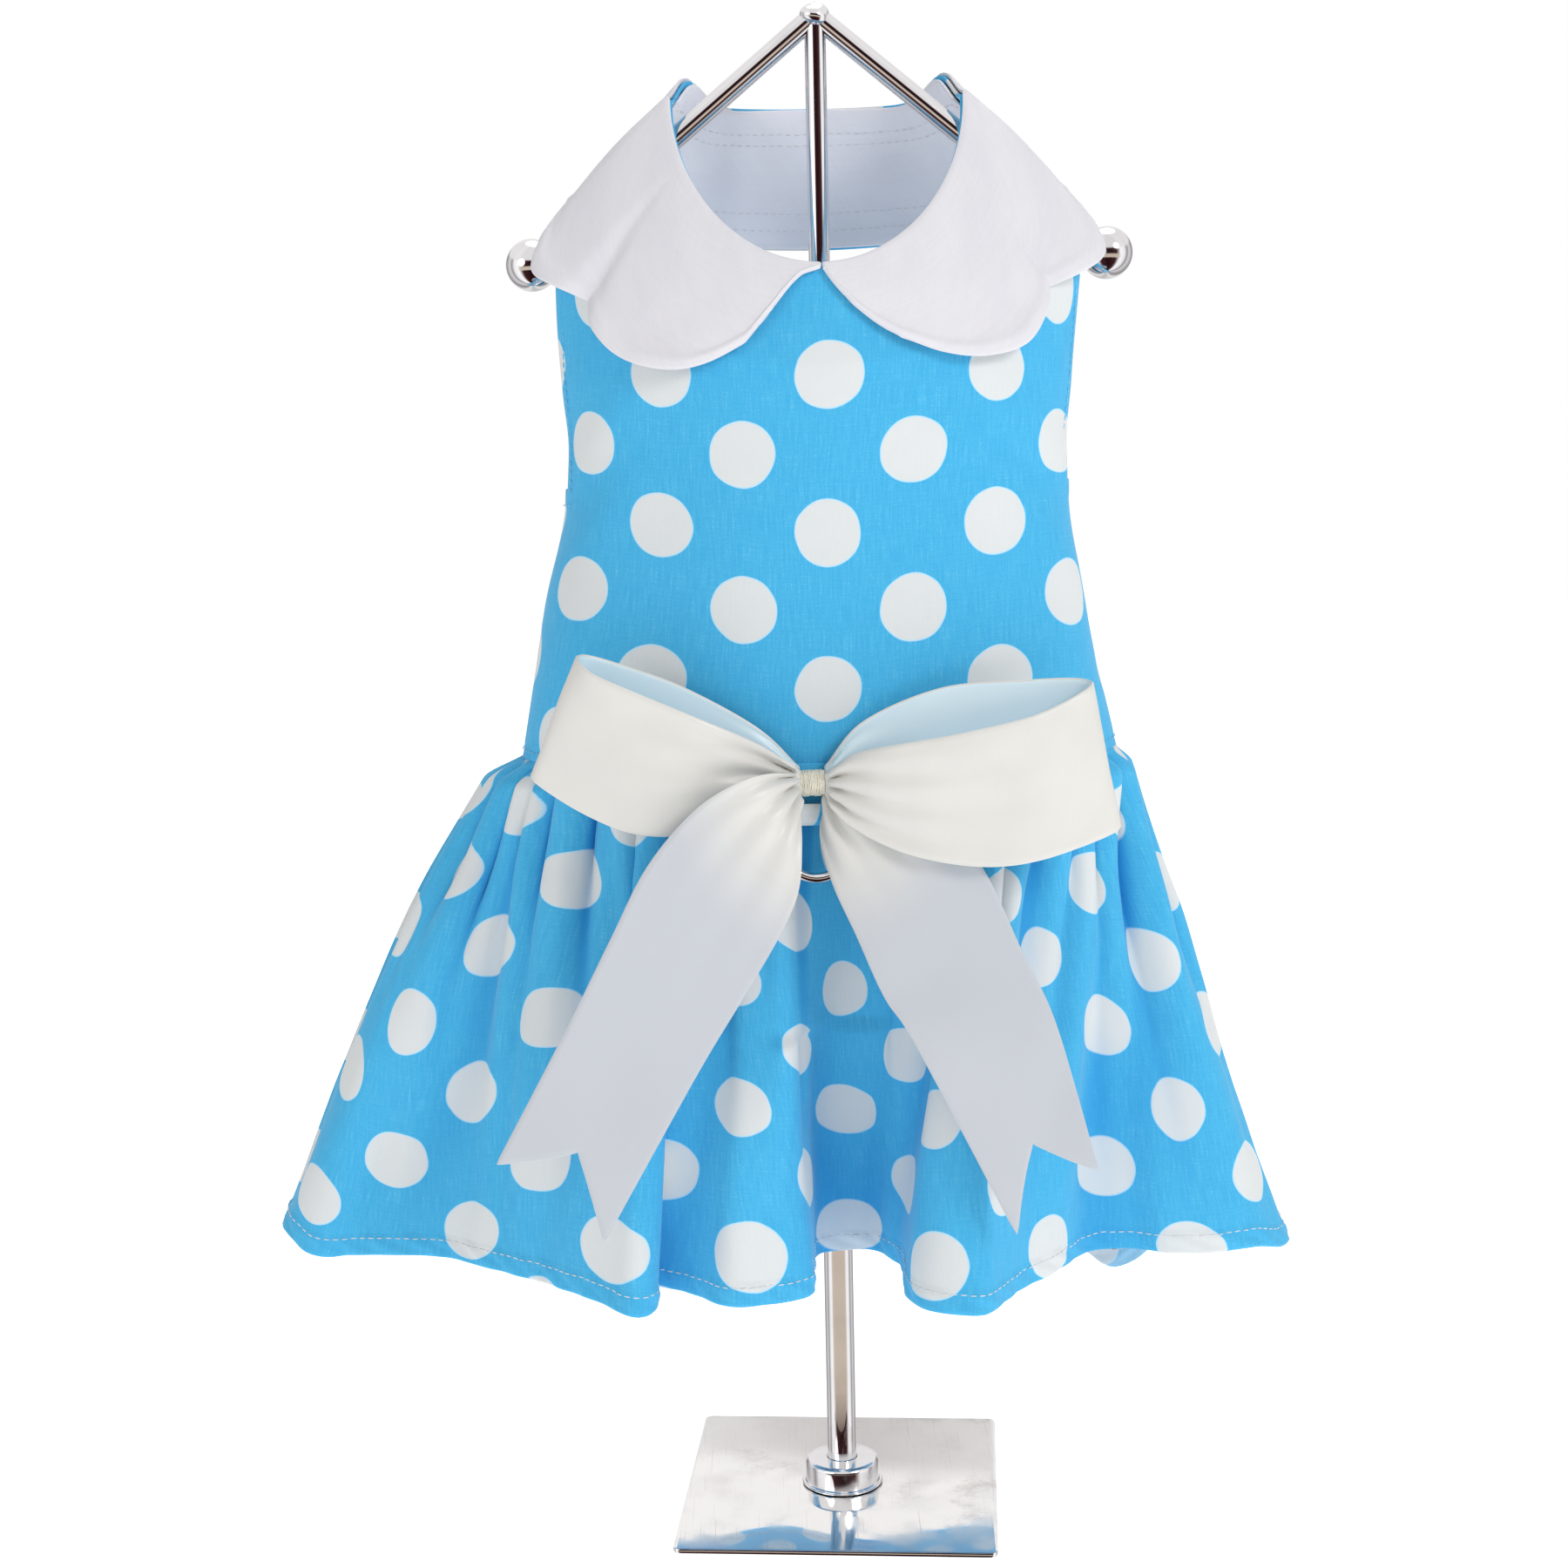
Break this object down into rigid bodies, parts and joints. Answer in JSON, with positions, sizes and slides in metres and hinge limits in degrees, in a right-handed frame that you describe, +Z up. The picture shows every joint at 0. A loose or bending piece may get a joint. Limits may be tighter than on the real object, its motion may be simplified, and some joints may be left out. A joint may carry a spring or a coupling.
{
  "type": "dog dress on display stand",
  "caption": "Small dog's sleeveless polka-dot dress with scalloped collar, ribbon bow, leash ring and gathered skirt, hung on a chrome stand with a square base.",
  "frame": {"origin": "centre of the underside of the stand's base plate, on the pole's axis", "axes": "+Z up along the pole, +X to the right as the bow is looked at, and the bow side of the dress faces -Y"},
  "size_m": [0.3311, 0.1543, 0.4742],
  "materials": {
    "chrome_steel": "polished",
    "dress_cotton": "matt plain-weave cotton with white dots",
    "white_cotton": "matt plain-weave cotton",
    "satin_ribbon": "satin"
  },
  "bodies": {
    "root": {"base_plate": "chrome_steel", "base_flange": "chrome_steel", "lower_tube": "chrome_steel", "hanger": "chrome_steel", "ball_tip_left": "chrome_steel", "ball_tip_right": "chrome_steel", "d_ring": "chrome_steel", "bodice": "dress_cotton", "skirt": "dress_cotton", "neck_strap": "dress_cotton", "neck_tab": "dress_cotton", "belly_tab": "dress_cotton", "ring_tab": "dress_cotton", "neck_lining": "white_cotton", "collar_left": "white_cotton", "collar_right": "white_cotton", "bow_loop_left": "satin_ribbon", "bow_loop_right": "satin_ribbon", "bow_tail_left": "satin_ribbon", "bow_tail_right": "satin_ribbon", "bow_knot": "satin_ribbon"}
  },
  "joints": []
}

Task requirements =
Restate the data above word for word, please.

Written answer =
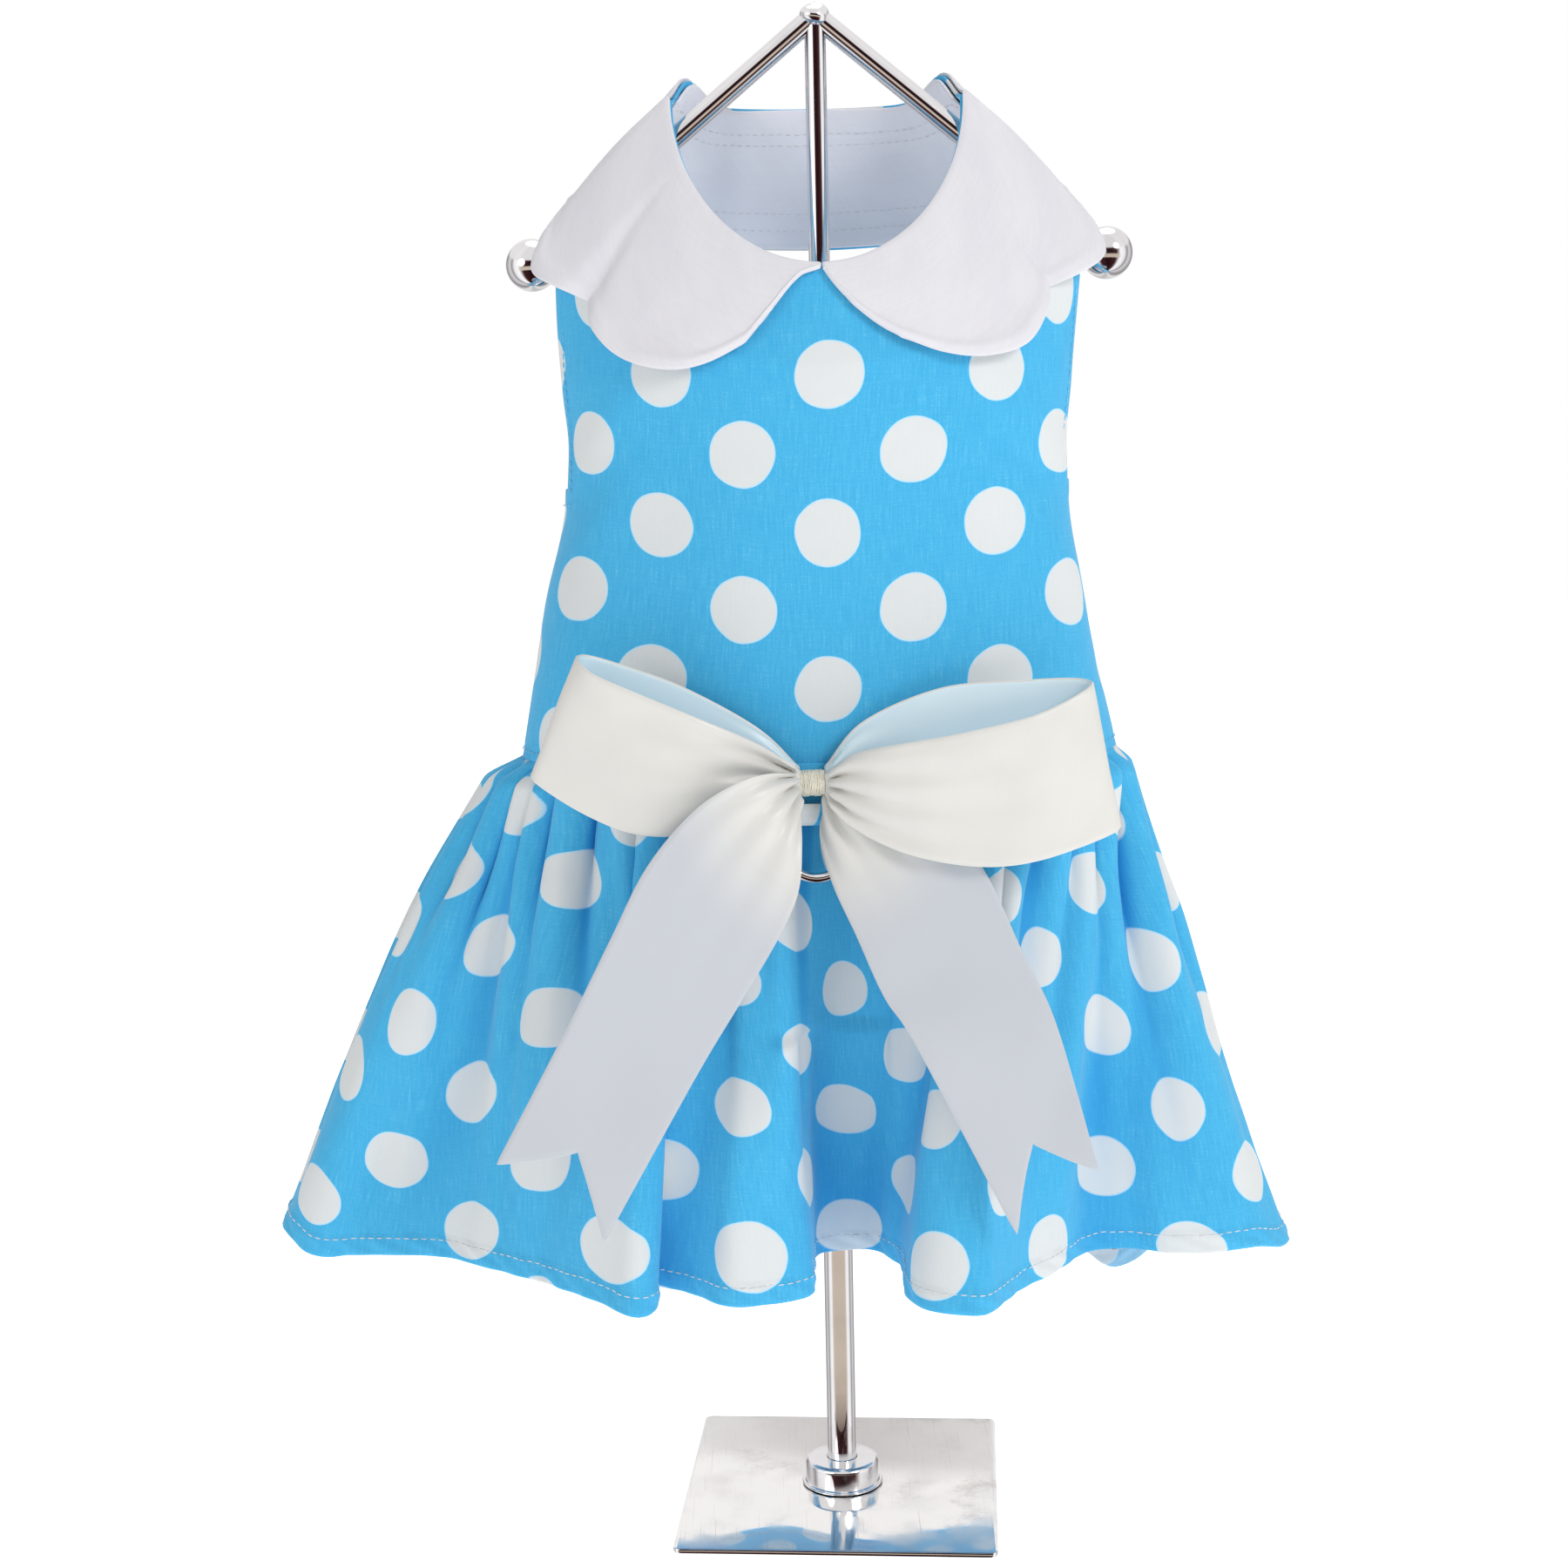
Break this object down into rigid bodies, parts and joints. Answer in JSON, with positions, sizes and slides in metres and hinge limits in degrees, in a right-handed frame that you describe, +Z up. The picture shows every joint at 0. A loose or bending piece may get a joint. Limits may be tighter than on the real object, its motion may be simplified, and some joints may be left out. A joint may carry a spring or a coupling.
{
  "type": "dog dress on display stand",
  "caption": "Small dog's sleeveless polka-dot dress with scalloped collar, ribbon bow, leash ring and gathered skirt, hung on a chrome stand with a square base.",
  "frame": {"origin": "centre of the underside of the stand's base plate, on the pole's axis", "axes": "+Z up along the pole, +X to the right as the bow is looked at, and the bow side of the dress faces -Y"},
  "size_m": [0.3311, 0.1543, 0.4742],
  "materials": {
    "chrome_steel": "polished",
    "dress_cotton": "matt plain-weave cotton with white dots",
    "white_cotton": "matt plain-weave cotton",
    "satin_ribbon": "satin"
  },
  "bodies": {
    "root": {"base_plate": "chrome_steel", "base_flange": "chrome_steel", "lower_tube": "chrome_steel", "hanger": "chrome_steel", "ball_tip_left": "chrome_steel", "ball_tip_right": "chrome_steel", "d_ring": "chrome_steel", "bodice": "dress_cotton", "skirt": "dress_cotton", "neck_strap": "dress_cotton", "neck_tab": "dress_cotton", "belly_tab": "dress_cotton", "ring_tab": "dress_cotton", "neck_lining": "white_cotton", "collar_left": "white_cotton", "collar_right": "white_cotton", "bow_loop_left": "satin_ribbon", "bow_loop_right": "satin_ribbon", "bow_tail_left": "satin_ribbon", "bow_tail_right": "satin_ribbon", "bow_knot": "satin_ribbon"}
  },
  "joints": []
}